* begin EXCERPTED DATA *

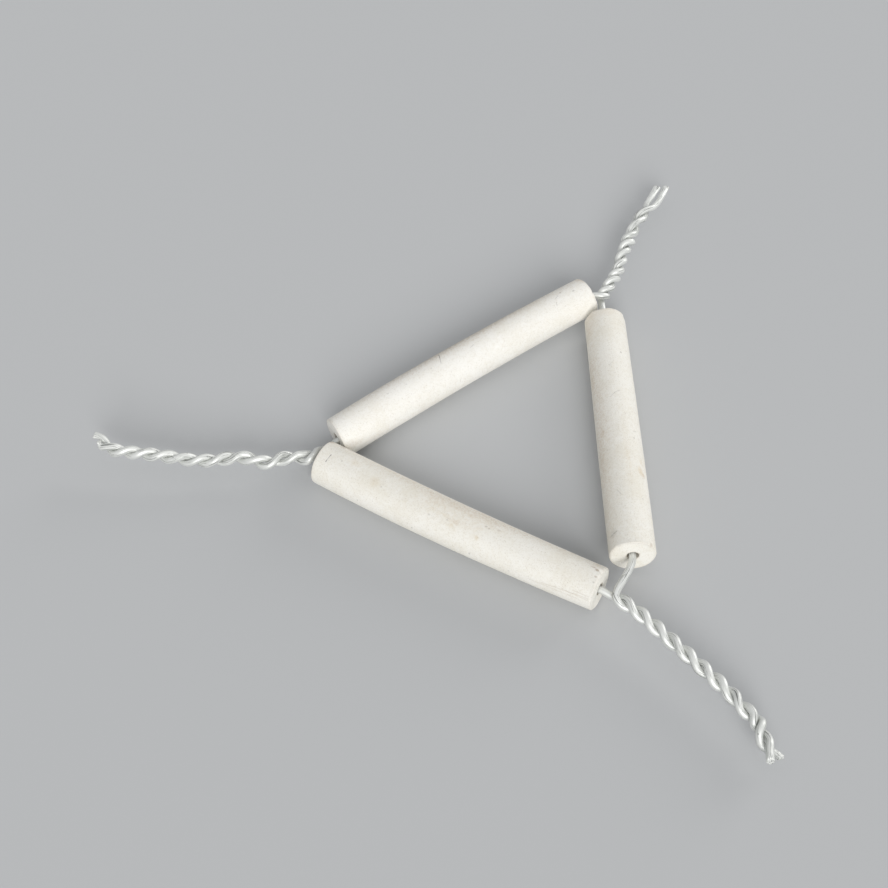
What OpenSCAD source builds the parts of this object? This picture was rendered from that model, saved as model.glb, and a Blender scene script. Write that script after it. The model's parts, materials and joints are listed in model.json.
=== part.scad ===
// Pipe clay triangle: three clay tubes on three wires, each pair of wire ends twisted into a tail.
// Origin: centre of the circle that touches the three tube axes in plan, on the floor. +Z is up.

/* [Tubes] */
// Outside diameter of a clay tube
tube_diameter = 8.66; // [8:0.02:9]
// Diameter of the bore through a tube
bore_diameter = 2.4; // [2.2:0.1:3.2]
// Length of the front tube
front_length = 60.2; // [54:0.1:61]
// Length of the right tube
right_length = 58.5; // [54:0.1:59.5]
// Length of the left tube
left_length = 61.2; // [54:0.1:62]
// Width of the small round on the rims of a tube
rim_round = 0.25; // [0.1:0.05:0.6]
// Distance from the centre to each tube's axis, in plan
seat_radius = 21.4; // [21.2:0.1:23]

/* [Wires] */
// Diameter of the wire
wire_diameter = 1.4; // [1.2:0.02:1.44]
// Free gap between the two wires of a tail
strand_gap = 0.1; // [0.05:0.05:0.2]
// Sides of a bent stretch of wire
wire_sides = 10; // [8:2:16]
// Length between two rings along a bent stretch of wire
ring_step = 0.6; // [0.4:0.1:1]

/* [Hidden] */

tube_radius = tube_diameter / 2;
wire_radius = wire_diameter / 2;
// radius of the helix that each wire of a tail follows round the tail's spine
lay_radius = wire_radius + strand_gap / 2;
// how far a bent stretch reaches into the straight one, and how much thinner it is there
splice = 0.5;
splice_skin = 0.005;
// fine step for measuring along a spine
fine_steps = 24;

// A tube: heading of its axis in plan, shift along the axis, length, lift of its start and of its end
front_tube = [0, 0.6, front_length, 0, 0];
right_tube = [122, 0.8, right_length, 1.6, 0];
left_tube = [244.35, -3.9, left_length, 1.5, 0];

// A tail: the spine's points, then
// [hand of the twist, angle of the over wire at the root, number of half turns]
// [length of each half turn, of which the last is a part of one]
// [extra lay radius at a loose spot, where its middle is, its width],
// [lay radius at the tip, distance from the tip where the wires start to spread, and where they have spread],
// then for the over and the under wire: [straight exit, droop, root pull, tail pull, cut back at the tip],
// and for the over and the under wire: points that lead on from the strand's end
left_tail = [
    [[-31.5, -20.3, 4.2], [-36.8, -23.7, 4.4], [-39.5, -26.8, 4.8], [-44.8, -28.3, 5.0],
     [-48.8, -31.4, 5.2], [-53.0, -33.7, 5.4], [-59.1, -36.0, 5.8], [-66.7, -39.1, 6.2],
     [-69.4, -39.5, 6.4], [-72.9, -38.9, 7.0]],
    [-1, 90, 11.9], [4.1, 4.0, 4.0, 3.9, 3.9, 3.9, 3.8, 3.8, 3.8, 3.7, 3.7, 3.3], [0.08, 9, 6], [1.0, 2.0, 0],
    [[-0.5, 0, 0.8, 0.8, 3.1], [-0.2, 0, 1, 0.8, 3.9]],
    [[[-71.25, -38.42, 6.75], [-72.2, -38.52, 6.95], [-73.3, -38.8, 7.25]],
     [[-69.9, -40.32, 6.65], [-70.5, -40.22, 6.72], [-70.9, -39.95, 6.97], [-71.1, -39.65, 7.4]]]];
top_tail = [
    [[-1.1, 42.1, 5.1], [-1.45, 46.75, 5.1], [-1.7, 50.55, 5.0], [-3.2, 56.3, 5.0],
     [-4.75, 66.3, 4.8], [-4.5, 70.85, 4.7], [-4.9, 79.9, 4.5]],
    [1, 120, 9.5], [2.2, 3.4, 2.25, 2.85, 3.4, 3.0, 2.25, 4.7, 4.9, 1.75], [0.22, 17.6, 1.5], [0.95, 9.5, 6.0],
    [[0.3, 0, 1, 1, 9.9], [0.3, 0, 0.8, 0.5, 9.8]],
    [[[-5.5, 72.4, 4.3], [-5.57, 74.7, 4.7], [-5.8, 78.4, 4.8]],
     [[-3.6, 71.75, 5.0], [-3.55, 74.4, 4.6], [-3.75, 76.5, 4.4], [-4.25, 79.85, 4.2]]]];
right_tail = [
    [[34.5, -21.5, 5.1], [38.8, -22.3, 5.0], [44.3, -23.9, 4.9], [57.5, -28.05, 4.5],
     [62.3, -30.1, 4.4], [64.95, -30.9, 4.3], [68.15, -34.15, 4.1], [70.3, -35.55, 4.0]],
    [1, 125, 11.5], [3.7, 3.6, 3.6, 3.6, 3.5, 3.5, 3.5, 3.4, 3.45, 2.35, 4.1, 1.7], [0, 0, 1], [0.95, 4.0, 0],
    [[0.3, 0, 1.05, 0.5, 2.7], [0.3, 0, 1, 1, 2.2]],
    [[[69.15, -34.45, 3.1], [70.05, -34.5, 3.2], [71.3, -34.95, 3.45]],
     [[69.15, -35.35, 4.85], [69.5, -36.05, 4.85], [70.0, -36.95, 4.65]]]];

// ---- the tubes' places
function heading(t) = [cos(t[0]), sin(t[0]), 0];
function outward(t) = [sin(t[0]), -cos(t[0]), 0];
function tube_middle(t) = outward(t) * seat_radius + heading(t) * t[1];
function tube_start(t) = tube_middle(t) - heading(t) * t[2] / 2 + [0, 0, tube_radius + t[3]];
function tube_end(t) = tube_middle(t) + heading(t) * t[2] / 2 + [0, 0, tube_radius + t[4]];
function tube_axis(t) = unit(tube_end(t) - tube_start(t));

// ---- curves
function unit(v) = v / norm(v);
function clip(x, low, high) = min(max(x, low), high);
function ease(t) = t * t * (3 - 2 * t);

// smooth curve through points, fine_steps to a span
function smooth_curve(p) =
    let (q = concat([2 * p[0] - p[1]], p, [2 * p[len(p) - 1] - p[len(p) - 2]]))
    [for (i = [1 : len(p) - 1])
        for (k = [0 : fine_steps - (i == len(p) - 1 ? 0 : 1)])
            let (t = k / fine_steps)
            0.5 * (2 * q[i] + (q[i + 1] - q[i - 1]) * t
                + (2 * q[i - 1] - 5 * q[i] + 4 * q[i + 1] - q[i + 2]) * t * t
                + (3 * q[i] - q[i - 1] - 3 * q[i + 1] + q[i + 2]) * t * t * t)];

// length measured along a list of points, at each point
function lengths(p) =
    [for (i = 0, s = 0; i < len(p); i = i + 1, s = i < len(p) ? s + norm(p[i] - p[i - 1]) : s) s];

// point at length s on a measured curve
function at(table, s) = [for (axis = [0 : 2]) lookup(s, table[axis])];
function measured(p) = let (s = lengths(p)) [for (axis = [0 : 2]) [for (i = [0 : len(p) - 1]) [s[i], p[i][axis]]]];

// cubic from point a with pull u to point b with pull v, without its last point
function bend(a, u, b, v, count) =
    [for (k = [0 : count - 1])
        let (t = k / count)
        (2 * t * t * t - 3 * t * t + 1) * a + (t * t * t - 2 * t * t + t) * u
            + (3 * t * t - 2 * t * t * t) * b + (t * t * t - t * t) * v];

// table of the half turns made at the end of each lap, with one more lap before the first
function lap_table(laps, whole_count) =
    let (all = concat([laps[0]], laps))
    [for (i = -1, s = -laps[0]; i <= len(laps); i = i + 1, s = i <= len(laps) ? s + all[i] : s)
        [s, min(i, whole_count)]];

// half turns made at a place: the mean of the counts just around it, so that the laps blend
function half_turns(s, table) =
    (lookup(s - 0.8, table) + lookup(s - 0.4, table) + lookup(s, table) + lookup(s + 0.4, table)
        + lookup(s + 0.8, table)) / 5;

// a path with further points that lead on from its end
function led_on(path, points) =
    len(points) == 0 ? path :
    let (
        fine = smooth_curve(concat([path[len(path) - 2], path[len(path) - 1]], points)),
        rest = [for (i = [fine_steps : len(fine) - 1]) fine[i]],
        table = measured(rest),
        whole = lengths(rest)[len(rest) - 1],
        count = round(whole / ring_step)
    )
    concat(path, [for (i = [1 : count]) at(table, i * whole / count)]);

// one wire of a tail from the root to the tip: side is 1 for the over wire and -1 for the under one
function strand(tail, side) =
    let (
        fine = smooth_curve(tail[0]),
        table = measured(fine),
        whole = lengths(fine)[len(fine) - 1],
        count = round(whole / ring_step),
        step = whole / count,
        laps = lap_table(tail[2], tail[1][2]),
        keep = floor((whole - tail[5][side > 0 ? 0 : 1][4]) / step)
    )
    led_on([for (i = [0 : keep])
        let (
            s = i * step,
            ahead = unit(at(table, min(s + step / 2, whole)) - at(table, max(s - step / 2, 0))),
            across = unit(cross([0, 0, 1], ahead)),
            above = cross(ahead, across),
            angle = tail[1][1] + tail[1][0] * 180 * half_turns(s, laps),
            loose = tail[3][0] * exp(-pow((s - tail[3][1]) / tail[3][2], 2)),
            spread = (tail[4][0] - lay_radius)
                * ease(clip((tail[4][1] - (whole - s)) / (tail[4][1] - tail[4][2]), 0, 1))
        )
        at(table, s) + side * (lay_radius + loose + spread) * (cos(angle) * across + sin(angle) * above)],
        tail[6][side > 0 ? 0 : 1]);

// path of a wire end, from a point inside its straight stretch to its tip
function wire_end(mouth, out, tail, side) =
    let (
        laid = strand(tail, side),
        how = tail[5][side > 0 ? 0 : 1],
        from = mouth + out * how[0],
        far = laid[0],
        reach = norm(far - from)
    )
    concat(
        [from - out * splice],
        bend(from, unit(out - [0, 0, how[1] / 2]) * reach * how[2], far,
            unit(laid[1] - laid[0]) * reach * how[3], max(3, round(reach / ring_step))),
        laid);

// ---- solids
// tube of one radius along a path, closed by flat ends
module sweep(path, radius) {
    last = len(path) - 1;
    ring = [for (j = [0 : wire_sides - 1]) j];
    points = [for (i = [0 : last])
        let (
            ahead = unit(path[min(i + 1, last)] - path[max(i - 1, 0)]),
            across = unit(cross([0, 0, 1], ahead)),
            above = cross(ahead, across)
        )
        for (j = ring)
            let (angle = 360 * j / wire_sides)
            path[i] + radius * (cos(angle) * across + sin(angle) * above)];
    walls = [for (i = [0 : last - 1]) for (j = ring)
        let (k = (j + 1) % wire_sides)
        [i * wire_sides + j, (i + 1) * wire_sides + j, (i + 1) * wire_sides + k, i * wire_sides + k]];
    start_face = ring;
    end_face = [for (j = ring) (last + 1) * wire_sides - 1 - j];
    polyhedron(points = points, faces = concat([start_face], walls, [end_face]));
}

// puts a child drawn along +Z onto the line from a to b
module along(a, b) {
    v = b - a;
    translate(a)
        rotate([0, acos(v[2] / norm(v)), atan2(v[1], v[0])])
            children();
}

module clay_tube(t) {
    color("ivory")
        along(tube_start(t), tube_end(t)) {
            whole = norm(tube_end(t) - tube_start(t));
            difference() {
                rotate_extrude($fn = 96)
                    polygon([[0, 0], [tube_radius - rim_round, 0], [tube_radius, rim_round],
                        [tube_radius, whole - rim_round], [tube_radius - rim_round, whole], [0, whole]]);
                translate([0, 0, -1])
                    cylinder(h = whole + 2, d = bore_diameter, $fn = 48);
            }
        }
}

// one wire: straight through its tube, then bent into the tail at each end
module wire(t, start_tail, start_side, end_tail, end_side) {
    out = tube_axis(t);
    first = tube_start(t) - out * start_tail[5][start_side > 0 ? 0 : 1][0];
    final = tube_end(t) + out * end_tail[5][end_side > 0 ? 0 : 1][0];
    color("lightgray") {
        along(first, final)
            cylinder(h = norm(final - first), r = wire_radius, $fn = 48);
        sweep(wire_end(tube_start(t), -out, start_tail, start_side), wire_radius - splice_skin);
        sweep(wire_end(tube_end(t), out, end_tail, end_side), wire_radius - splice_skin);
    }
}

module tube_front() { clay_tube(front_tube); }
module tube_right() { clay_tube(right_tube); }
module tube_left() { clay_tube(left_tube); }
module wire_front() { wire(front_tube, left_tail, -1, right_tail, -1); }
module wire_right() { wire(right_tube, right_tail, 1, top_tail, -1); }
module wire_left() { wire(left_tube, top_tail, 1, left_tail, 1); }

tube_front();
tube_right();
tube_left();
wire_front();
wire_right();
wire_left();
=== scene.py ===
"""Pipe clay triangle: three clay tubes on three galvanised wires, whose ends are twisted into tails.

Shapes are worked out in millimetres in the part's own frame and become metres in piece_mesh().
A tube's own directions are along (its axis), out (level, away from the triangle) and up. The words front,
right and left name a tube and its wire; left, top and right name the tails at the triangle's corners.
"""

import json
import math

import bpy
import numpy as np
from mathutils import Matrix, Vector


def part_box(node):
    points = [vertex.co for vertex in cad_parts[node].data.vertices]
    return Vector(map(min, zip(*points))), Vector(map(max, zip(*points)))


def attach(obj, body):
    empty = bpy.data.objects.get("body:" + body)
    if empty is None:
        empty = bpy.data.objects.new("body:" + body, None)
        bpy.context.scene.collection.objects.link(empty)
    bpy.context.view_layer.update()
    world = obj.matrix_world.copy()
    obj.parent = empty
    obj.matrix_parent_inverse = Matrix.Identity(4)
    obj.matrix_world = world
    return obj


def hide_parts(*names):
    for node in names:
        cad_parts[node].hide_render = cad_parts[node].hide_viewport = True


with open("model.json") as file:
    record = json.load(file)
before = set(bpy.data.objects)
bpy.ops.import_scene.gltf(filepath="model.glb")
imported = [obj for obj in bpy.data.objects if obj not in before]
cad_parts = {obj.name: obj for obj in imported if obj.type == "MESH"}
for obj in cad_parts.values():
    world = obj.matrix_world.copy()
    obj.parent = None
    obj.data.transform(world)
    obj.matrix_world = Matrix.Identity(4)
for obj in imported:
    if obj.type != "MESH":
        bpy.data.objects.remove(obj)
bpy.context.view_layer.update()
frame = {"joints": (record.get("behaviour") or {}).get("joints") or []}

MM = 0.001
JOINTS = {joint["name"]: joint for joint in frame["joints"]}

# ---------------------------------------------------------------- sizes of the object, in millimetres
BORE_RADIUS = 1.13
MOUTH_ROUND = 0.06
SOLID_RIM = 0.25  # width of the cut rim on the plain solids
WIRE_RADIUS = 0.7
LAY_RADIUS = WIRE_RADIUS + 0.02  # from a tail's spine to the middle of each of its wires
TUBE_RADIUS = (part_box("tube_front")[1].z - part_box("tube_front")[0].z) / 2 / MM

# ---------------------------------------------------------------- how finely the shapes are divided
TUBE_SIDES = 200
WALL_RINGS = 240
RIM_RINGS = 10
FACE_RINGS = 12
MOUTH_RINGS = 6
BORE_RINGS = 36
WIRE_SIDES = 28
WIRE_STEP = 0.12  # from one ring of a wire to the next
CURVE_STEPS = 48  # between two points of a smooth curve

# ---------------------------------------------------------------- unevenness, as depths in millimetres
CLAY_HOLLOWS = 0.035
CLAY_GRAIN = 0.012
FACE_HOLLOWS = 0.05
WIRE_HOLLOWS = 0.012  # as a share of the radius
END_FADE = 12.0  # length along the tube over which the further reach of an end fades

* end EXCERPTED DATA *
* begin EXCERPTED DATA *

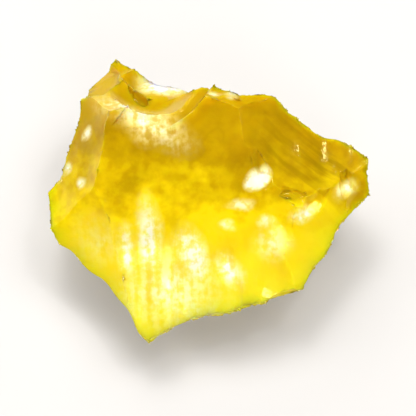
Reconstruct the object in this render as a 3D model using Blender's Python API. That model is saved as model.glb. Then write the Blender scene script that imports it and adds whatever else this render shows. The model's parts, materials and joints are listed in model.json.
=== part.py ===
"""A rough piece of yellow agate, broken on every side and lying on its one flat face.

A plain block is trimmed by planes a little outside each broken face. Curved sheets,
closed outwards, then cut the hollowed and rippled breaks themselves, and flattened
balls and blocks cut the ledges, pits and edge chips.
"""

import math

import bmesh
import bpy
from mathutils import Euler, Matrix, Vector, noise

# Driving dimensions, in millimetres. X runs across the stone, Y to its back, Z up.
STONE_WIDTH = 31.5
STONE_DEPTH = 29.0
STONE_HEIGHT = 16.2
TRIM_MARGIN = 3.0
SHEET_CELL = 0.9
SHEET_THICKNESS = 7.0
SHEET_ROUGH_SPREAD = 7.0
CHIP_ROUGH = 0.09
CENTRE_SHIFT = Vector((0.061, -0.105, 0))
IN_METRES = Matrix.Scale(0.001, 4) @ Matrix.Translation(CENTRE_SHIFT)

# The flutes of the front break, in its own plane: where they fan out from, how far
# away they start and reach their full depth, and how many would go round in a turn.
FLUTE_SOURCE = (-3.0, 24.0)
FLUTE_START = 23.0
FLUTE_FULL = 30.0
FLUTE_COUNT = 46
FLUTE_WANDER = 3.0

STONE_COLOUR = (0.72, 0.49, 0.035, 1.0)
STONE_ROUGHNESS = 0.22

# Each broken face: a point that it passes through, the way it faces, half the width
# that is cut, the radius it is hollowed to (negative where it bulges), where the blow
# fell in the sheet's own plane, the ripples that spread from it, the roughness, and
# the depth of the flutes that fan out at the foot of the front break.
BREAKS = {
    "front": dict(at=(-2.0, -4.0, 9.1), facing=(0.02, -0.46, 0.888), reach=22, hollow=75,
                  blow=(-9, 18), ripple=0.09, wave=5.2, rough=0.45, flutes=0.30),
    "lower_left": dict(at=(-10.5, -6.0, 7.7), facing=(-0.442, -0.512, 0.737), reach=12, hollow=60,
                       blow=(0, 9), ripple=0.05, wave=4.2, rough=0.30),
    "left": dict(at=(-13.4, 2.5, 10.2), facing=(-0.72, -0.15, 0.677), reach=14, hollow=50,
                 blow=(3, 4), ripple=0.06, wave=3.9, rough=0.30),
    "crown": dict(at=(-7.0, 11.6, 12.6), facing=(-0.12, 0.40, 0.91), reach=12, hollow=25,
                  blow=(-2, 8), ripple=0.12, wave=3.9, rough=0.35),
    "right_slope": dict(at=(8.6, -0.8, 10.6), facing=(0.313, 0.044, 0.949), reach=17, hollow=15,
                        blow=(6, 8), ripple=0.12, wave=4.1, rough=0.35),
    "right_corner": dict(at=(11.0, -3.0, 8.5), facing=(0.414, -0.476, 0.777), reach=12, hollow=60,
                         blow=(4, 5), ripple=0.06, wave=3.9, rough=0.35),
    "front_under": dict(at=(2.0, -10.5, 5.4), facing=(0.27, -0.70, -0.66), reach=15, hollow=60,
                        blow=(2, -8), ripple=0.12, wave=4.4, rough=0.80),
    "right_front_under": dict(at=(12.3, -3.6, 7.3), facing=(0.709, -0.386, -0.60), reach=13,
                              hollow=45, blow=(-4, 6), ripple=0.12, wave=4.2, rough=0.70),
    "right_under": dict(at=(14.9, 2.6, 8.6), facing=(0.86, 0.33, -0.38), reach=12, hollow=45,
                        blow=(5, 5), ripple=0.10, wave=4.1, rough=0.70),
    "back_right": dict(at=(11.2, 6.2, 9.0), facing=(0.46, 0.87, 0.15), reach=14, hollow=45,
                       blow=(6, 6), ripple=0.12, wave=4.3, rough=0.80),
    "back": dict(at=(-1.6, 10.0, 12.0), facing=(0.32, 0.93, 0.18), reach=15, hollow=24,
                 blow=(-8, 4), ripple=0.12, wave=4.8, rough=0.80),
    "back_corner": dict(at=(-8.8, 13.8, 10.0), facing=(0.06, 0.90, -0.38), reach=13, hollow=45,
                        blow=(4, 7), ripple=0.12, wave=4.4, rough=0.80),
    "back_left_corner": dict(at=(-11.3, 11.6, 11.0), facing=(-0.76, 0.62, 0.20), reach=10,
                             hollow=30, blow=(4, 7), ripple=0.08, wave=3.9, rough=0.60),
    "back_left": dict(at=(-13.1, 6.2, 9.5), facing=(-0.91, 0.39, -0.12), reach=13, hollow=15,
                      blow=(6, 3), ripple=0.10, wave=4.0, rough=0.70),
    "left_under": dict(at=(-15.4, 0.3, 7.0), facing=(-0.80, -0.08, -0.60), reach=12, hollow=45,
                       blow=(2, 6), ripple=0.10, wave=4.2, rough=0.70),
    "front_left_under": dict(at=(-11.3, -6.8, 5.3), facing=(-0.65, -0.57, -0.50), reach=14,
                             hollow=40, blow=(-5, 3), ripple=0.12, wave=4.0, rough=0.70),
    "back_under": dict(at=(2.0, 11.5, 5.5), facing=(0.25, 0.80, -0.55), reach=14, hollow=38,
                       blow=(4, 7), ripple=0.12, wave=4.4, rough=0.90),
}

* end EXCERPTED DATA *

Starting at the line that contains "1, top_tail, -1);" and ending at the line that contains "twisted into tails.", retype each line exactly; omit everything outside that range.

FULL OUTPUT:
module wire_right() { wire(right_tube, right_tail, 1, top_tail, -1); }
module wire_left() { wire(left_tube, top_tail, 1, left_tail, 1); }

tube_front();
tube_right();
tube_left();
wire_front();
wire_right();
wire_left();
=== scene.py ===
"""Pipe clay triangle: three clay tubes on three galvanised wires, whose ends are twisted into tails.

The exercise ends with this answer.